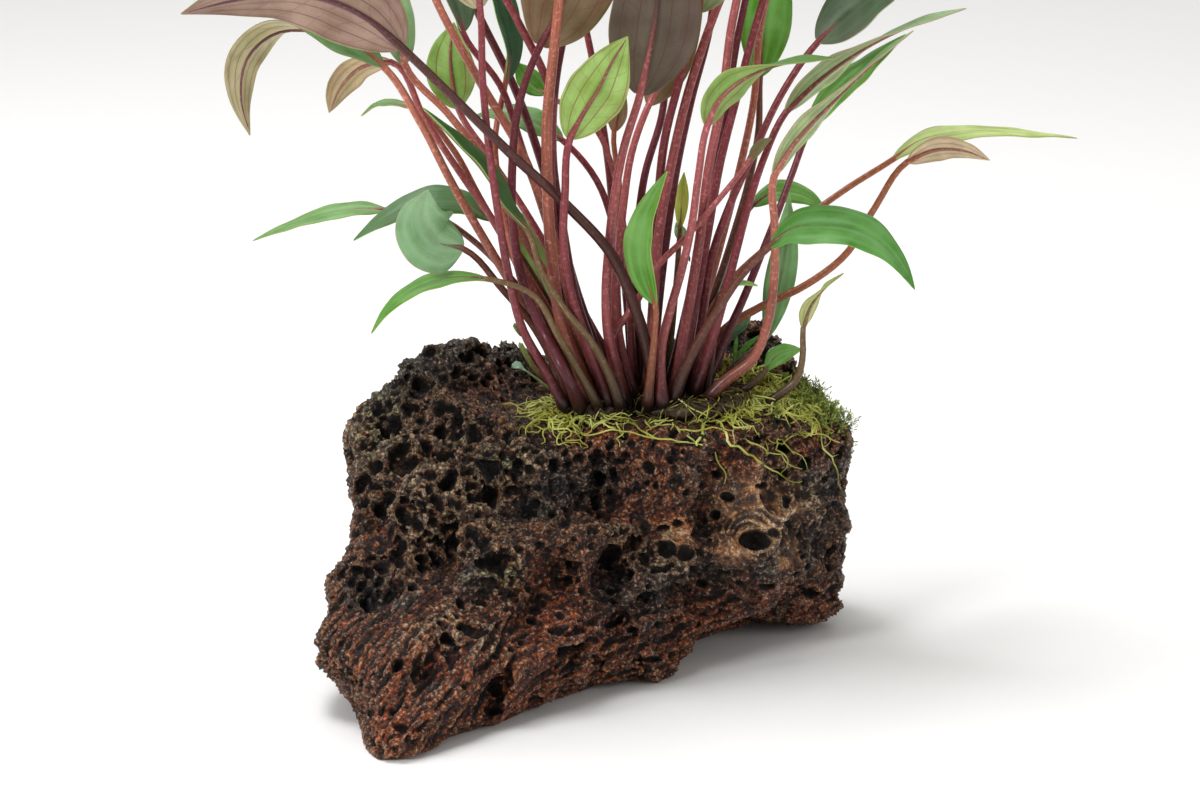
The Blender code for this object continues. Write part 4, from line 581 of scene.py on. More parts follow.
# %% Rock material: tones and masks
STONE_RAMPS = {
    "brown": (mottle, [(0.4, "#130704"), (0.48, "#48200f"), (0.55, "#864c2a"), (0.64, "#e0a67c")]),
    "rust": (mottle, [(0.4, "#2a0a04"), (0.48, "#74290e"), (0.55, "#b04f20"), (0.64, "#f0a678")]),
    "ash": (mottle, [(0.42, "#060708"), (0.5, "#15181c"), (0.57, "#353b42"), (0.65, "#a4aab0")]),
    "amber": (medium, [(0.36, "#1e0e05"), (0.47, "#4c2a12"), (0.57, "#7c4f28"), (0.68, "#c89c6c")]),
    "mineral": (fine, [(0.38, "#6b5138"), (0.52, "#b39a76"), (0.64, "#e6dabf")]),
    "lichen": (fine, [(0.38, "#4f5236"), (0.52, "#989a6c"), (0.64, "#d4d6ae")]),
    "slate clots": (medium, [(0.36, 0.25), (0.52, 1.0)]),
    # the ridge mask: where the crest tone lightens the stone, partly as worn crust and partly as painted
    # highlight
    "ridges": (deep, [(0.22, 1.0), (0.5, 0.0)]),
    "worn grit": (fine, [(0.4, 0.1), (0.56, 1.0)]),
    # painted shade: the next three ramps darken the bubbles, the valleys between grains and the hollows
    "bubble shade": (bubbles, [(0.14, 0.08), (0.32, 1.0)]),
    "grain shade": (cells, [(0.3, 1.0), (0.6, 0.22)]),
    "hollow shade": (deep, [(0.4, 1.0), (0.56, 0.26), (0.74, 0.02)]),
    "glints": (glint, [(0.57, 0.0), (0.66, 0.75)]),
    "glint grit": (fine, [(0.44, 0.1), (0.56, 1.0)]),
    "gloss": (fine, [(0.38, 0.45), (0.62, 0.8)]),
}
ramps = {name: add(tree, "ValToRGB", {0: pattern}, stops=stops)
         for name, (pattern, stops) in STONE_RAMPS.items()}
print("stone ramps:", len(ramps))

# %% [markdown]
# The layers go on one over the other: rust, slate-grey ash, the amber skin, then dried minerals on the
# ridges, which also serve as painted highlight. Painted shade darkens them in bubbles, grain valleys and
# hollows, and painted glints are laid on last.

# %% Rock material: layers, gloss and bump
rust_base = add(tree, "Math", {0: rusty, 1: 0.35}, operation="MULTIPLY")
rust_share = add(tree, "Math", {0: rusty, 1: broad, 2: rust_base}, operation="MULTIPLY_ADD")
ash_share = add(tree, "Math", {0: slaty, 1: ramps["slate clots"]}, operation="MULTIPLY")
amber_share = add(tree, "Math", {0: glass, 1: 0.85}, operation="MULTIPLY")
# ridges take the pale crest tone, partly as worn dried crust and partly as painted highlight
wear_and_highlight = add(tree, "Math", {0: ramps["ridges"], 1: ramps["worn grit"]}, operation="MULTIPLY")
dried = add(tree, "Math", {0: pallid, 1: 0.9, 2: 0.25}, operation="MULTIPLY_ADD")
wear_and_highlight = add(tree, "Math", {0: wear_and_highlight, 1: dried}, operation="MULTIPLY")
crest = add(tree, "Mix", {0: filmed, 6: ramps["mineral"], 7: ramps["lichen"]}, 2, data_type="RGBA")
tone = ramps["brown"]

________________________

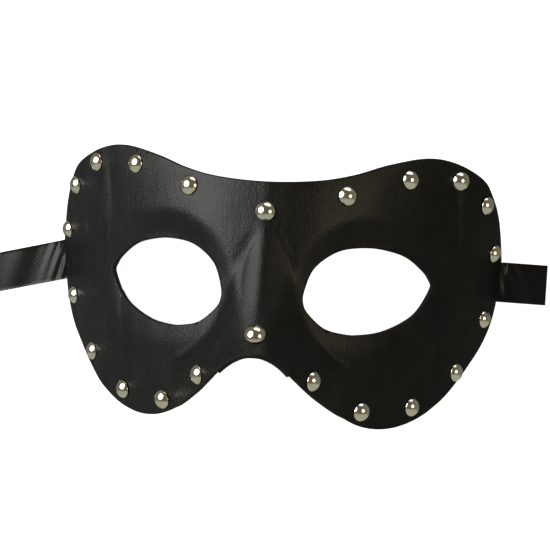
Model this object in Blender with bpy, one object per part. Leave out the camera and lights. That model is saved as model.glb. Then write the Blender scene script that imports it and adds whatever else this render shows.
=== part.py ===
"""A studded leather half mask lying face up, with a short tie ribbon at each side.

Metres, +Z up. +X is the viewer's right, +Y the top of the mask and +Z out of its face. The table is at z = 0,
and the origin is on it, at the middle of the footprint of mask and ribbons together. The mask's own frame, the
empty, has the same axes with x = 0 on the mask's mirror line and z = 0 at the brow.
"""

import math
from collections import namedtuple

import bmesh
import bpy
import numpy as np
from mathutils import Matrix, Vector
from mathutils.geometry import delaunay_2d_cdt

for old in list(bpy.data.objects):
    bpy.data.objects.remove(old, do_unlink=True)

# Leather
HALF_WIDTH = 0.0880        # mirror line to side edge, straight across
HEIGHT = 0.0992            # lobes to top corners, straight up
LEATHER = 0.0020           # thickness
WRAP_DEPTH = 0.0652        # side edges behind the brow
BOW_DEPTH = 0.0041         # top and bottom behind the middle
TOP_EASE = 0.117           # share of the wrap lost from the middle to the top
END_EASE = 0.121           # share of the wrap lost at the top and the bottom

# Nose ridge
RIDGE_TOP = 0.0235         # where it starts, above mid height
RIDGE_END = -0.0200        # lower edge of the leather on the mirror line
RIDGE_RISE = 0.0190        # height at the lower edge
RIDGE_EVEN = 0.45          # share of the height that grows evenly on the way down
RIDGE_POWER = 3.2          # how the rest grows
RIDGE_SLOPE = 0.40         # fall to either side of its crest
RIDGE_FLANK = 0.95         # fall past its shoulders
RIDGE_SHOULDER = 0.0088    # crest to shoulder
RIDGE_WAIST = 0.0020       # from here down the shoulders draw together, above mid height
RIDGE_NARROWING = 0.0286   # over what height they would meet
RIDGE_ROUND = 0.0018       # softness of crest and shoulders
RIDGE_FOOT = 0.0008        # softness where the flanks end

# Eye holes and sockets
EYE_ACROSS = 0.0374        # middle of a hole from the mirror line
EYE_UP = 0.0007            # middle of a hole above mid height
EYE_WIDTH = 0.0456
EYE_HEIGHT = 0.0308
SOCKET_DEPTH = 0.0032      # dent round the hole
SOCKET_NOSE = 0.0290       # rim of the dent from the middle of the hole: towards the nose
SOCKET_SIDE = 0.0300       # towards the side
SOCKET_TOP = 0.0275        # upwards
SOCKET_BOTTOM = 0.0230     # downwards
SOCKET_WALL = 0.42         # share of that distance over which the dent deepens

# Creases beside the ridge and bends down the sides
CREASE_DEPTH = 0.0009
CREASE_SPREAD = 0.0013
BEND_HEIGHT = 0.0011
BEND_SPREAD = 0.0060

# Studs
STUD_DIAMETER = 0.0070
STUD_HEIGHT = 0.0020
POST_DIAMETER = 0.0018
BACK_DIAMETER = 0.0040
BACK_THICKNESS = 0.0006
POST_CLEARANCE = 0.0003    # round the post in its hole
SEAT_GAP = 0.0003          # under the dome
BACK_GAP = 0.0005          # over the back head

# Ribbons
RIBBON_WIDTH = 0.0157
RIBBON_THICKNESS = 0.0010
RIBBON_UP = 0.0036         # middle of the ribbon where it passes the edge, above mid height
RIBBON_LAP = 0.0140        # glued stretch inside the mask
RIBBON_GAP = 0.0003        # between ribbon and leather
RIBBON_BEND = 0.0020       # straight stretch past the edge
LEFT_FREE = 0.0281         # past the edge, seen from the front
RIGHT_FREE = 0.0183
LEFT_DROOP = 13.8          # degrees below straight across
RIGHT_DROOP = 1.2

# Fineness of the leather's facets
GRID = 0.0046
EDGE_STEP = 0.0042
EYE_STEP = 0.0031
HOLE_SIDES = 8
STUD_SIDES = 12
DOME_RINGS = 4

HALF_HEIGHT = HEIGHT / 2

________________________

* **What you have to do**: Repeat, exactly as they stand above, the lines from the line with "Model this object" to the line with "END_EASE = 0.121", both lines included.

* **Task answer**:
Model this object in Blender with bpy, one object per part. Leave out the camera and lights. That model is saved as model.glb. Then write the Blender scene script that imports it and adds whatever else this render shows.
=== part.py ===
"""A studded leather half mask lying face up, with a short tie ribbon at each side.

Metres, +Z up. +X is the viewer's right, +Y the top of the mask and +Z out of its face. The table is at z = 0,
and the origin is on it, at the middle of the footprint of mask and ribbons together. The mask's own frame, the
empty, has the same axes with x = 0 on the mask's mirror line and z = 0 at the brow.
"""

import math
from collections import namedtuple

import bmesh
import bpy
import numpy as np
from mathutils import Matrix, Vector
from mathutils.geometry import delaunay_2d_cdt

for old in list(bpy.data.objects):
    bpy.data.objects.remove(old, do_unlink=True)

# Leather
HALF_WIDTH = 0.0880        # mirror line to side edge, straight across
HEIGHT = 0.0992            # lobes to top corners, straight up
LEATHER = 0.0020           # thickness
WRAP_DEPTH = 0.0652        # side edges behind the brow
BOW_DEPTH = 0.0041         # top and bottom behind the middle
TOP_EASE = 0.117           # share of the wrap lost from the middle to the top
END_EASE = 0.121           # share of the wrap lost at the top and the bottom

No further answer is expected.